## [Data segment]
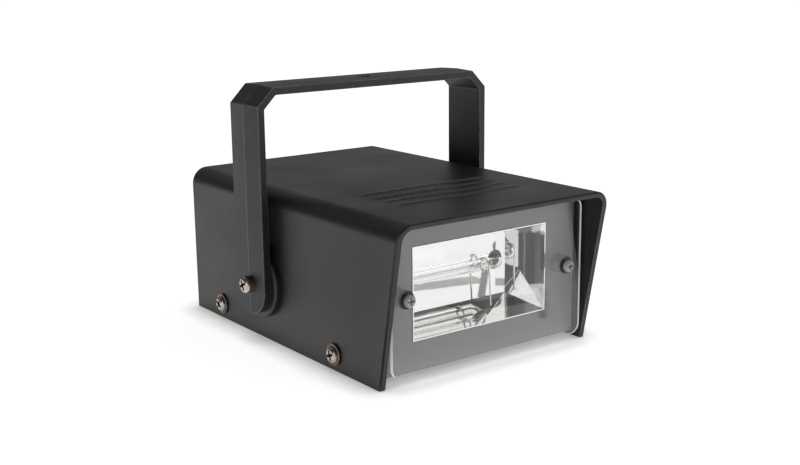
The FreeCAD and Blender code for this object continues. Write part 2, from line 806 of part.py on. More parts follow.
def make_screws():
    foot_screw = small_screw("foot_screw", "foot_screw_length")
    spots = [(("%d * foot_screw_x" % side, y, "base_top + panel_wall"), FreeCAD.Rotation())
             for side in SIDES for y in ("foot_y_front", "foot_y_rear")]
    copies("panel_screws", foot_screw, spots)
    board_screw = small_screw("board_screw", "board_screw_length")
    spots = [(("%d * board_screw_x" % side, y, "board_top"), FreeCAD.Rotation()) for side in SIDES
             for y in ("board_back_y - board_screw_inset", "board_front_y + board_screw_inset")]
    copies("board_screws", board_screw, spots)
    cover_screw = pan_screw("cover_screw", "cover_screw_shank", "cover_screw_length", "cover_screw_head",
                            "cover_screw_rise", "cover_screw_collar", "cover_screw_collar_rise")
    spots = [(("%d * housing_width / 2" % side, y, "cover_screw_height"), towards(side * X_AXIS))
             for side in SIDES for y in ("screw_rear_y", "screw_front_y")]
    copies("cover_screws", cover_screw, spots)


# Optics

def make_reflector():
    """A folded tray: its floor, roof and near side splay out, its far side is nearly square to its back."""
    body = new_body("reflector")

    def section(y, low_x, high_x, height, edge="0"):
        frame = sketch_on(body, "XZ_Plane", "-(%s)" % y)
        half = "(%s) / 2 + %s" % (height, edge)
        return add_rectangle(frame, ("%s - %s" % (low_x, edge), "window_centre - (%s)" % half),
                             ("%s + %s" % (high_x, edge), "window_centre + " + half))

    def loft(kind, edge):
        feature = body.newObject("PartDesign::" + kind, "reflector_loft")
        feature.Profile = section("lip_y", "-window_width / 2", "window_width / 2", "window_height", edge)
        feature.Sections = [section("mirror_y", "reflector_back_low_x", "reflector_back_high_x",
                                    "reflector_back_height", edge)]
        feature.Ruled = True

    loft("AdditiveLoft", "reflector_wall")
    back = section("reflector_back", "reflector_back_low_x", "reflector_back_high_x",
                   "reflector_back_height", "reflector_wall")
    pad(body, back, "reflector_wall")
    flange = section("panel_back + reflector_wall", "-reflector_flange_width / 2",
                     "reflector_flange_width / 2", "reflector_flange_height")
    for side in SIDES:
        add_circle(flange, ("%d * lens_screw_x" % side, "lens_screw_height"), "small_hole")
    pad(body, flange, "reflector_wall")
    loft("SubtractiveLoft", "0")
    slots = sketch_on(body, "XZ_Plane", "-reflector_back")
    for x in TUBE_LEGS:
        add_rectangle(slots, (x + " - slot_width / 2", "slot_z - slot_height / 2"),
                      (x + " + slot_width / 2", "slot_z + slot_height / 2"))
    cuts = pocket(body, slots, "reflector_wall", reverse=True)
    slot_z, wide, tall = size("slot_z"), size("slot_width") / 2, size("slot_height") / 2
    fillet(body, cuts, lambda e: runs_along(e, Y_AXIS) and near(abs(ends_of(e)[0].z - slot_z), tall)
           and any(near(abs(ends_of(e)[0].x - size(x)), wide) for x in TUBE_LEGS),
           "slot_width * slot_round_share")
    trigger = sketch_on(body, "XY_Plane")
    add_circle(trigger, ("trigger_hole_x", "tube_y - trigger_radius"), "trigger_hole")
    pocket(body, trigger, "window_centre", reverse=True)
    return node("reflector", body)


def staple(name, diameter):
    """A round bar bent to a staple: a run along X and two legs back along Y."""
    low, high = "tube_far_leg_x + tube_bend", "tube_leg_x - tube_bend"
    parts = [rod(name + "_run", (low, "tube_y", "tube_z"), X_AXIS, diameter, "%s - (%s)" % (high, low))]
    for end, leg, turn in ((low, "tube_far_leg_x", 180), (high, "tube_leg_x", 270)):
        bend = doc.addObject("Part::Torus", name + "_bend")
        bind(bend, "Radius1", "tube_bend")
        bind(bend, "Radius2", "(%s) / 2" % diameter)
        bend.Angle3 = 90
        parts.append(place(bend, (end, "tube_y + tube_bend", "tube_z"), FreeCAD.Rotation(Z_AXIS, turn)))
        parts.append(rod(name + "_leg", (leg, "tube_y + tube_bend", "tube_z"), Y_AXIS, diameter,
                         "tube_leg_length - tube_bend"))
    return join(name, parts)


def make_flash_tube():
    glass = staple("tube_glass", "tube_diameter")
    bore = staple("tube_bore_space", "tube_bore")
    node("flash_tube", cut("flash_tube", glass, [bore]))
    electrodes, sleeves = [], []
    for x in TUBE_LEGS:
        plug = rod("electrode_plug_rod", (x, "tube_end - electrode_plug_length", "tube_z"), Y_AXIS,
                   "electrode_plug", "electrode_plug_length")
        collar = rod("electrode_collar_rod", (x, "tube_end", "tube_z"), Y_AXIS, "electrode_collar",
                     "electrode_collar_length")
        pin = rod("electrode_pin_rod", (x, "tube_end", "tube_z"), Y_AXIS, "electrode_pin",
                  "electrode_pin_length")
        electrodes.append(join("electrode", [plug, collar, pin]))
        sleeves.append(ring("tube_sleeve", (x, "reflector_back", "tube_z"), Y_AXIS, "sleeve_diameter",
                            "tube_diameter + 2 * sleeve_gap", "sleeve_length"))
    node("tube_electrodes", group("tube_electrodes", electrodes))
    node("tube_sleeves", group("tube_sleeves", sleeves))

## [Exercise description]
Write each line above out exactly.

## [Correct answer]
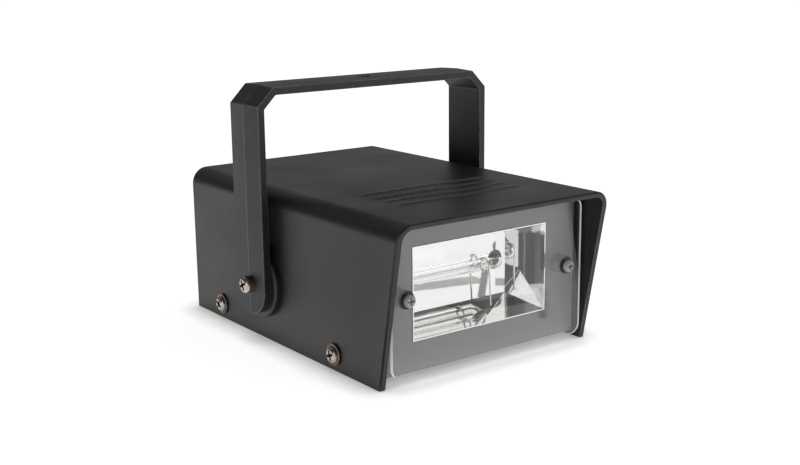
The FreeCAD and Blender code for this object continues. Write part 2, from line 806 of part.py on. More parts follow.
def make_screws():
    foot_screw = small_screw("foot_screw", "foot_screw_length")
    spots = [(("%d * foot_screw_x" % side, y, "base_top + panel_wall"), FreeCAD.Rotation())
             for side in SIDES for y in ("foot_y_front", "foot_y_rear")]
    copies("panel_screws", foot_screw, spots)
    board_screw = small_screw("board_screw", "board_screw_length")
    spots = [(("%d * board_screw_x" % side, y, "board_top"), FreeCAD.Rotation()) for side in SIDES
             for y in ("board_back_y - board_screw_inset", "board_front_y + board_screw_inset")]
    copies("board_screws", board_screw, spots)
    cover_screw = pan_screw("cover_screw", "cover_screw_shank", "cover_screw_length", "cover_screw_head",
                            "cover_screw_rise", "cover_screw_collar", "cover_screw_collar_rise")
    spots = [(("%d * housing_width / 2" % side, y, "cover_screw_height"), towards(side * X_AXIS))
             for side in SIDES for y in ("screw_rear_y", "screw_front_y")]
    copies("cover_screws", cover_screw, spots)


# Optics

def make_reflector():
    """A folded tray: its floor, roof and near side splay out, its far side is nearly square to its back."""
    body = new_body("reflector")

    def section(y, low_x, high_x, height, edge="0"):
        frame = sketch_on(body, "XZ_Plane", "-(%s)" % y)
        half = "(%s) / 2 + %s" % (height, edge)
        return add_rectangle(frame, ("%s - %s" % (low_x, edge), "window_centre - (%s)" % half),
                             ("%s + %s" % (high_x, edge), "window_centre + " + half))

    def loft(kind, edge):
        feature = body.newObject("PartDesign::" + kind, "reflector_loft")
        feature.Profile = section("lip_y", "-window_width / 2", "window_width / 2", "window_height", edge)
        feature.Sections = [section("mirror_y", "reflector_back_low_x", "reflector_back_high_x",
                                    "reflector_back_height", edge)]
        feature.Ruled = True

    loft("AdditiveLoft", "reflector_wall")
    back = section("reflector_back", "reflector_back_low_x", "reflector_back_high_x",
                   "reflector_back_height", "reflector_wall")
    pad(body, back, "reflector_wall")
    flange = section("panel_back + reflector_wall", "-reflector_flange_width / 2",
                     "reflector_flange_width / 2", "reflector_flange_height")
    for side in SIDES:
        add_circle(flange, ("%d * lens_screw_x" % side, "lens_screw_height"), "small_hole")
    pad(body, flange, "reflector_wall")
    loft("SubtractiveLoft", "0")
    slots = sketch_on(body, "XZ_Plane", "-reflector_back")
    for x in TUBE_LEGS:
        add_rectangle(slots, (x + " - slot_width / 2", "slot_z - slot_height / 2"),
                      (x + " + slot_width / 2", "slot_z + slot_height / 2"))
    cuts = pocket(body, slots, "reflector_wall", reverse=True)
    slot_z, wide, tall = size("slot_z"), size("slot_width") / 2, size("slot_height") / 2
    fillet(body, cuts, lambda e: runs_along(e, Y_AXIS) and near(abs(ends_of(e)[0].z - slot_z), tall)
           and any(near(abs(ends_of(e)[0].x - size(x)), wide) for x in TUBE_LEGS),
           "slot_width * slot_round_share")
    trigger = sketch_on(body, "XY_Plane")
    add_circle(trigger, ("trigger_hole_x", "tube_y - trigger_radius"), "trigger_hole")
    pocket(body, trigger, "window_centre", reverse=True)
    return node("reflector", body)


def staple(name, diameter):
    """A round bar bent to a staple: a run along X and two legs back along Y."""
    low, high = "tube_far_leg_x + tube_bend", "tube_leg_x - tube_bend"
    parts = [rod(name + "_run", (low, "tube_y", "tube_z"), X_AXIS, diameter, "%s - (%s)" % (high, low))]
    for end, leg, turn in ((low, "tube_far_leg_x", 180), (high, "tube_leg_x", 270)):
        bend = doc.addObject("Part::Torus", name + "_bend")
        bind(bend, "Radius1", "tube_bend")
        bind(bend, "Radius2", "(%s) / 2" % diameter)
        bend.Angle3 = 90
        parts.append(place(bend, (end, "tube_y + tube_bend", "tube_z"), FreeCAD.Rotation(Z_AXIS, turn)))
        parts.append(rod(name + "_leg", (leg, "tube_y + tube_bend", "tube_z"), Y_AXIS, diameter,
                         "tube_leg_length - tube_bend"))
    return join(name, parts)


def make_flash_tube():
    glass = staple("tube_glass", "tube_diameter")
    bore = staple("tube_bore_space", "tube_bore")
    node("flash_tube", cut("flash_tube", glass, [bore]))
    electrodes, sleeves = [], []
    for x in TUBE_LEGS:
        plug = rod("electrode_plug_rod", (x, "tube_end - electrode_plug_length", "tube_z"), Y_AXIS,
                   "electrode_plug", "electrode_plug_length")
        collar = rod("electrode_collar_rod", (x, "tube_end", "tube_z"), Y_AXIS, "electrode_collar",
                     "electrode_collar_length")
        pin = rod("electrode_pin_rod", (x, "tube_end", "tube_z"), Y_AXIS, "electrode_pin",
                  "electrode_pin_length")
        electrodes.append(join("electrode", [plug, collar, pin]))
        sleeves.append(ring("tube_sleeve", (x, "reflector_back", "tube_z"), Y_AXIS, "sleeve_diameter",
                            "tube_diameter + 2 * sleeve_gap", "sleeve_length"))
    node("tube_electrodes", group("tube_electrodes", electrodes))
    node("tube_sleeves", group("tube_sleeves", sleeves))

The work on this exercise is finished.